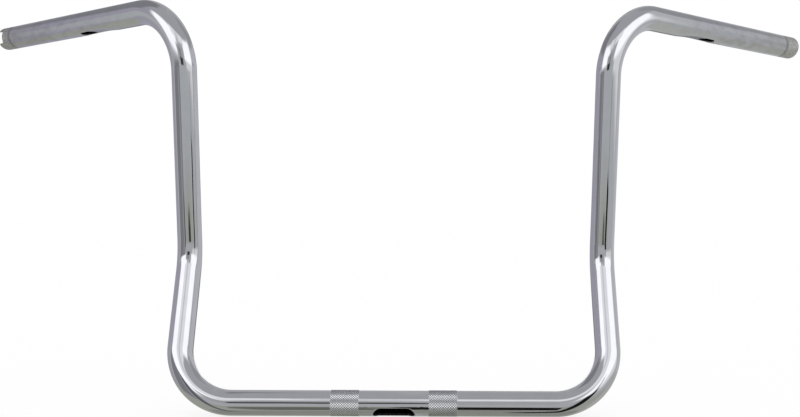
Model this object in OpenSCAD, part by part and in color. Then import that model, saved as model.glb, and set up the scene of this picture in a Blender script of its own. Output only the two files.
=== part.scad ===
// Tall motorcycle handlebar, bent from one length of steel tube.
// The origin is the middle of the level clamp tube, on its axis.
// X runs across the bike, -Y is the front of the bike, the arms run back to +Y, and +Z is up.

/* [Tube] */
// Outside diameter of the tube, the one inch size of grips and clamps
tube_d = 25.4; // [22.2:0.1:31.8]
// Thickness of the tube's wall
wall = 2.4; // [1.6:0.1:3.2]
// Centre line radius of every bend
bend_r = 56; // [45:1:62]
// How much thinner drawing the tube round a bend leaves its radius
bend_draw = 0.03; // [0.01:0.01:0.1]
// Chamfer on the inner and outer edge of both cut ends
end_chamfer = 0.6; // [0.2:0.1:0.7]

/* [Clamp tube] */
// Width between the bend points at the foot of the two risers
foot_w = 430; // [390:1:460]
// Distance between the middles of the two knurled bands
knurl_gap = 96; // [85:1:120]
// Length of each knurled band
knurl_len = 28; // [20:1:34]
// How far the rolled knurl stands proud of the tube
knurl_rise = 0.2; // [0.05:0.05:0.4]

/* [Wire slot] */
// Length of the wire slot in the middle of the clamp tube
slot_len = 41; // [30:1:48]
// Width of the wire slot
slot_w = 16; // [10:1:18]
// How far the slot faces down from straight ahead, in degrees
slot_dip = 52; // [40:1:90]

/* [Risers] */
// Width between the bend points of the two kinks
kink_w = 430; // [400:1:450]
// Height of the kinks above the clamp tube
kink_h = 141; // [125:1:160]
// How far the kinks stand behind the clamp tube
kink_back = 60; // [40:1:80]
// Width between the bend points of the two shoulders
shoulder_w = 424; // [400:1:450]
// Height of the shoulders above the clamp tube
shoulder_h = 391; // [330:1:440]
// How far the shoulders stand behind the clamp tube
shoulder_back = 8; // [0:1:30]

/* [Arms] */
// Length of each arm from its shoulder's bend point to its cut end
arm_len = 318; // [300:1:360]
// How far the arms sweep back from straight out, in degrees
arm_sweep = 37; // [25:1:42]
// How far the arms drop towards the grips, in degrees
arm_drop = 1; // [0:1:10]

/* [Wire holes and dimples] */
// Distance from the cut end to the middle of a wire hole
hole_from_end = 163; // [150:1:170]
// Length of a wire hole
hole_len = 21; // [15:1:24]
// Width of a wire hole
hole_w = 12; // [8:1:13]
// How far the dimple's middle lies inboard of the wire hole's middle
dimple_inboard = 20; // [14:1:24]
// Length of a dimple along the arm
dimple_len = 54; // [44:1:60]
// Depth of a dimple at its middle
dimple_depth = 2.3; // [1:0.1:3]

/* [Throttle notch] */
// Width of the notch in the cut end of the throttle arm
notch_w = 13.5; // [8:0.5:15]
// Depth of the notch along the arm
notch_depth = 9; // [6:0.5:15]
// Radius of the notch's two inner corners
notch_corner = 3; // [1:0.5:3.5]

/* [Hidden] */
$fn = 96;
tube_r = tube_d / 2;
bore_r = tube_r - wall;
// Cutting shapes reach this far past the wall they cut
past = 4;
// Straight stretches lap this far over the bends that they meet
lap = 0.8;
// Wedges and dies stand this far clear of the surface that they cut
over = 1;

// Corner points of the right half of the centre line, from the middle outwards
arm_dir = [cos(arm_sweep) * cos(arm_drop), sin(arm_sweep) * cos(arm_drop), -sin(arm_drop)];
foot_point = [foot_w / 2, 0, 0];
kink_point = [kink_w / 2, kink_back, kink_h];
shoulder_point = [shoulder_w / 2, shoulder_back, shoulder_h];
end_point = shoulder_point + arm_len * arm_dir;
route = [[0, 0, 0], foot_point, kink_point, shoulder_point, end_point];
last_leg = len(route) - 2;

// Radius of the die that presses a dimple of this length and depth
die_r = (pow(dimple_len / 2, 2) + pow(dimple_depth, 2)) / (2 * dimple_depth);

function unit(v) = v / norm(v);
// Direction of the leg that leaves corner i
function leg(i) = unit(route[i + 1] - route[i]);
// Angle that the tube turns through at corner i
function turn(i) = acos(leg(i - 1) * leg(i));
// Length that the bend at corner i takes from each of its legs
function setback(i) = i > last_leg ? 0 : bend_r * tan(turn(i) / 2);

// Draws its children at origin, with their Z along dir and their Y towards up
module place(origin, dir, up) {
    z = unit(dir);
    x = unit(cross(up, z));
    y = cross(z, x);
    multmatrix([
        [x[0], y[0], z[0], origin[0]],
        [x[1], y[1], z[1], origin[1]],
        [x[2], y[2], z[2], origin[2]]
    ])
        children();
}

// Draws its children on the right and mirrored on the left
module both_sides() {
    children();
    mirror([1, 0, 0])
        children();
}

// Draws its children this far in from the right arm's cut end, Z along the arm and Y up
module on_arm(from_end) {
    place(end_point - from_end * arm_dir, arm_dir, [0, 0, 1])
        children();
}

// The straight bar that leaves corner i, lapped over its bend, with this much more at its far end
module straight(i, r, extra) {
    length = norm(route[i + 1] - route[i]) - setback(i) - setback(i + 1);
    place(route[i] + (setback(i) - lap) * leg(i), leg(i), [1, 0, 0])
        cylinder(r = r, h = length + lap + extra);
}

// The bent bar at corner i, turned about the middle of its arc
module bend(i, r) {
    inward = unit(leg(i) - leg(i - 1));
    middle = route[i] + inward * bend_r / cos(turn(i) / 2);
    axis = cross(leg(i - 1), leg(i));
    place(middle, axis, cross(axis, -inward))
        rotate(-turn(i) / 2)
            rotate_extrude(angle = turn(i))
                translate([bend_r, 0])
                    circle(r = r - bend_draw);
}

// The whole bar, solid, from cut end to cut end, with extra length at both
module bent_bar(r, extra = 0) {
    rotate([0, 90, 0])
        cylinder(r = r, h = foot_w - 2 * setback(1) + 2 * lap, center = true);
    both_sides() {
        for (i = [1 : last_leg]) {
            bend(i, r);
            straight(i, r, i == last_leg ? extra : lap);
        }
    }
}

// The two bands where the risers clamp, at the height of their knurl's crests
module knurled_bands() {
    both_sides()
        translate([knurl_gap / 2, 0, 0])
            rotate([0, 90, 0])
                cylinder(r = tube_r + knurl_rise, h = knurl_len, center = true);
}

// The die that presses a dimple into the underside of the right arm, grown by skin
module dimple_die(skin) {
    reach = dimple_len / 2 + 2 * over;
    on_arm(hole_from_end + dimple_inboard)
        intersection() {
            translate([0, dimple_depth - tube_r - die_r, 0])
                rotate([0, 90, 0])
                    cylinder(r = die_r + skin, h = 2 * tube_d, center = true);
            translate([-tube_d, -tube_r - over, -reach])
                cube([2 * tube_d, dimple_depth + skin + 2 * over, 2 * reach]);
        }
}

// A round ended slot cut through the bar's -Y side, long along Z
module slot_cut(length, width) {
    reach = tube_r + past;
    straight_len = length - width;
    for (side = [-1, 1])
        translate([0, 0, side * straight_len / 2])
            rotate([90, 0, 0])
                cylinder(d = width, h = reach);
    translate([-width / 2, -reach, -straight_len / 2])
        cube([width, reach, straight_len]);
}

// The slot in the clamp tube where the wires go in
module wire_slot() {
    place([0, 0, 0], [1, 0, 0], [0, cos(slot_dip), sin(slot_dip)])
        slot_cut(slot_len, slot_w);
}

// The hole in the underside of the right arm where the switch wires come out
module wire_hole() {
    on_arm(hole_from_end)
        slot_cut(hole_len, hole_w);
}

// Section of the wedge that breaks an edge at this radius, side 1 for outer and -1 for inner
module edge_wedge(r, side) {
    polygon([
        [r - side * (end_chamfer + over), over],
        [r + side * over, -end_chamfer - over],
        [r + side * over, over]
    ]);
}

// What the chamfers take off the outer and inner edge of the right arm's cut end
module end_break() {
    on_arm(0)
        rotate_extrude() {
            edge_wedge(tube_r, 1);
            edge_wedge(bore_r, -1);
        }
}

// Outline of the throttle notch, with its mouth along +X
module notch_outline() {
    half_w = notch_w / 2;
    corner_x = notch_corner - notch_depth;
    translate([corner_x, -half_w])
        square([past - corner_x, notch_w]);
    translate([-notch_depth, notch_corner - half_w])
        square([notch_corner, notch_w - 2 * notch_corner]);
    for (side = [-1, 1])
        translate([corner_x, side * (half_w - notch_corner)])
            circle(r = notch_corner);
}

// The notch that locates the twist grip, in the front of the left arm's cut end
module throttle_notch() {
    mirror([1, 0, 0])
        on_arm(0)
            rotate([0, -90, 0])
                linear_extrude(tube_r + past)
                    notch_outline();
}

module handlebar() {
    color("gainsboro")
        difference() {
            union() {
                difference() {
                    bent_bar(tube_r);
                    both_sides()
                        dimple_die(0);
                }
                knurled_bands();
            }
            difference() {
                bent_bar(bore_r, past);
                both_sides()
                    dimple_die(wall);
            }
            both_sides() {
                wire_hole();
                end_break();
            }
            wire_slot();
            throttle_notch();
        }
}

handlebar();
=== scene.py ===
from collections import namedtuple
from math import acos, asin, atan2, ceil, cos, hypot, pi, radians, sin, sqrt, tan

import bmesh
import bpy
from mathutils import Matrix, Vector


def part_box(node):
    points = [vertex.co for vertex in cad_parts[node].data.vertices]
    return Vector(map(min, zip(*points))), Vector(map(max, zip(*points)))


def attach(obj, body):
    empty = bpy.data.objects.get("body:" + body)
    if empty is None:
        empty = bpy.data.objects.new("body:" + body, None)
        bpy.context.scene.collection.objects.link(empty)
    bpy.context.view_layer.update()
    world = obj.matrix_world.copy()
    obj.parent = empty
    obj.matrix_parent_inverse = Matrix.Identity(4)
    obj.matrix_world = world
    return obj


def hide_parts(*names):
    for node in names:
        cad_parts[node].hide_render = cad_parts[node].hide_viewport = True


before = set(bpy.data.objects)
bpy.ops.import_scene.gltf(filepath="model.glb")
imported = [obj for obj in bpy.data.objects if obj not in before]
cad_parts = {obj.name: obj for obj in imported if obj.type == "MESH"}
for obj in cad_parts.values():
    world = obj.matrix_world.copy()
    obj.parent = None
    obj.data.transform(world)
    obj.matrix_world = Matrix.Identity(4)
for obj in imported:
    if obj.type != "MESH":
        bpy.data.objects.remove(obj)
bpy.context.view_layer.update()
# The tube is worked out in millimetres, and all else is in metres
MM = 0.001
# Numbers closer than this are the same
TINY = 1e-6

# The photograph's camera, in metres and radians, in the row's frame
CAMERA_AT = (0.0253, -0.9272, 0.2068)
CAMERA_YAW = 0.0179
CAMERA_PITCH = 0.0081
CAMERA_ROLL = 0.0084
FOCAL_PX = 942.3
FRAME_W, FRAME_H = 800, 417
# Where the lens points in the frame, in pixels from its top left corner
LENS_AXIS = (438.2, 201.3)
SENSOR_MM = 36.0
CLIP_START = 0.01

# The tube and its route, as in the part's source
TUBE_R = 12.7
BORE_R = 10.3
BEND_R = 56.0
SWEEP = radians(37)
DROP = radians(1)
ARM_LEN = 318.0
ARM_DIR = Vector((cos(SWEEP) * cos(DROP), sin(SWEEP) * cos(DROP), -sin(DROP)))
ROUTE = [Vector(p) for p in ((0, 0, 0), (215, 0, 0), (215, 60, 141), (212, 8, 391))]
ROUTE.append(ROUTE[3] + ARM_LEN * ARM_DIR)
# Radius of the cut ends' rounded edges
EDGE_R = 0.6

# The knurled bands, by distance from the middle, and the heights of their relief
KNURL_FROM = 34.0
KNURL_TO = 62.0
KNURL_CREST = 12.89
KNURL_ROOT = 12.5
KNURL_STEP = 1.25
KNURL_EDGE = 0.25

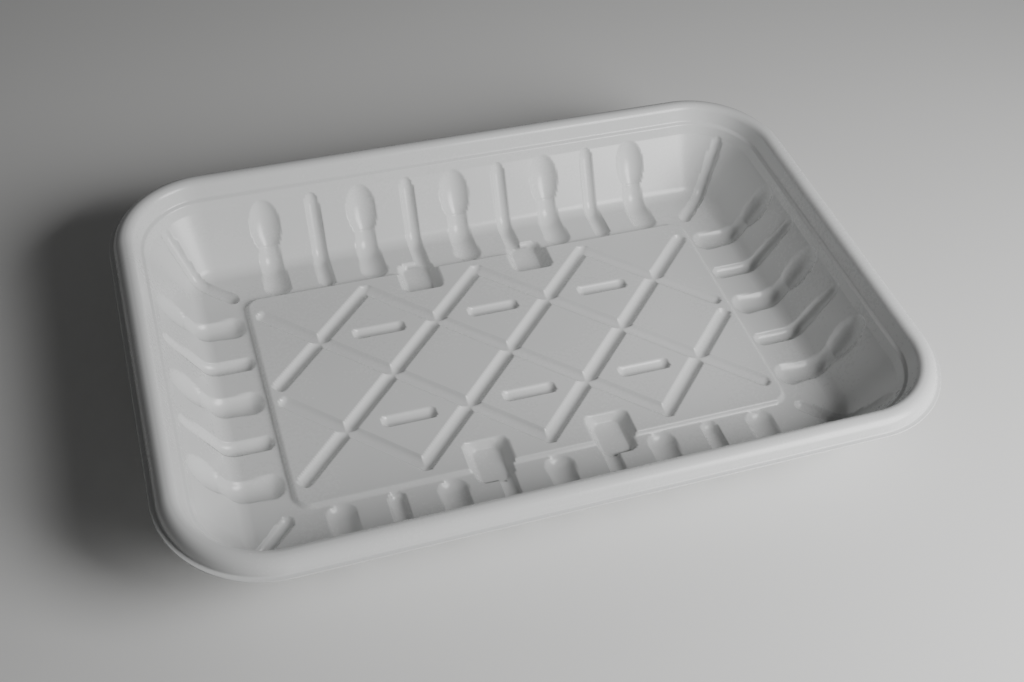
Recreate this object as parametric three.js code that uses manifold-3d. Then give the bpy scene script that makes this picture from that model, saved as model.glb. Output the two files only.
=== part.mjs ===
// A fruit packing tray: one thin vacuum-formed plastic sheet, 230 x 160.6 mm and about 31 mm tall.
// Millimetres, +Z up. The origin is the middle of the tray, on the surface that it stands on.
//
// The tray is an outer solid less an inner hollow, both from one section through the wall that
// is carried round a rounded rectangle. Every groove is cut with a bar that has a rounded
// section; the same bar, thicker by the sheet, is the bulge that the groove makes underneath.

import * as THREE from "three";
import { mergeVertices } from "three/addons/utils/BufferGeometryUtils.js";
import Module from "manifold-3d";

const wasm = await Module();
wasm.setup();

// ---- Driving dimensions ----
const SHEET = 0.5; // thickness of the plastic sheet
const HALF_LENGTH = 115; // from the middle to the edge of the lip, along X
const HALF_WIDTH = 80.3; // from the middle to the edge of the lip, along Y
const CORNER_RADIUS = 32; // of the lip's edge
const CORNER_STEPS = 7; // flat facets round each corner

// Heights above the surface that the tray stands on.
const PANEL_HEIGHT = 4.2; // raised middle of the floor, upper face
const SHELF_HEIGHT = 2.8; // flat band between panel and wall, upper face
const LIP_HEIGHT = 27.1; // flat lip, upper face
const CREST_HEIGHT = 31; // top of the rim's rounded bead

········

- [WHAT THE TASK ASKS] Exact reproduction is required: output the lines from the start of the entries above through the line with "knurl_rise = 0.2; // [0.05:0.05:0.4]".

- [ANSWER TO THIS EXERCISE]
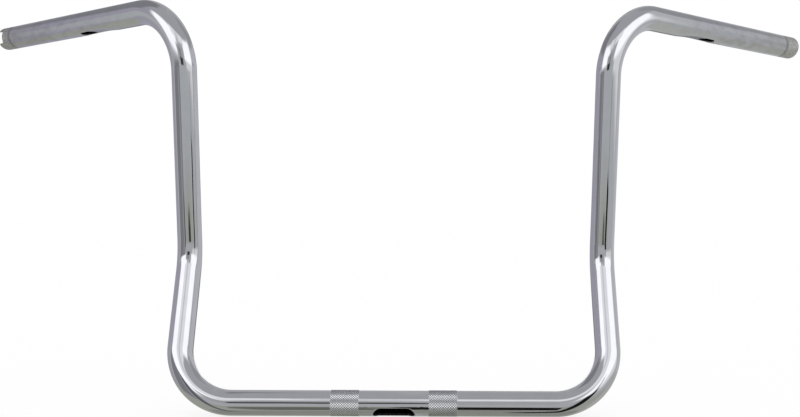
Model this object in OpenSCAD, part by part and in color. Then import that model, saved as model.glb, and set up the scene of this picture in a Blender script of its own. Output only the two files.
=== part.scad ===
// Tall motorcycle handlebar, bent from one length of steel tube.
// The origin is the middle of the level clamp tube, on its axis.
// X runs across the bike, -Y is the front of the bike, the arms run back to +Y, and +Z is up.

/* [Tube] */
// Outside diameter of the tube, the one inch size of grips and clamps
tube_d = 25.4; // [22.2:0.1:31.8]
// Thickness of the tube's wall
wall = 2.4; // [1.6:0.1:3.2]
// Centre line radius of every bend
bend_r = 56; // [45:1:62]
// How much thinner drawing the tube round a bend leaves its radius
bend_draw = 0.03; // [0.01:0.01:0.1]
// Chamfer on the inner and outer edge of both cut ends
end_chamfer = 0.6; // [0.2:0.1:0.7]

/* [Clamp tube] */
// Width between the bend points at the foot of the two risers
foot_w = 430; // [390:1:460]
// Distance between the middles of the two knurled bands
knurl_gap = 96; // [85:1:120]
// Length of each knurled band
knurl_len = 28; // [20:1:34]
// How far the rolled knurl stands proud of the tube
knurl_rise = 0.2; // [0.05:0.05:0.4]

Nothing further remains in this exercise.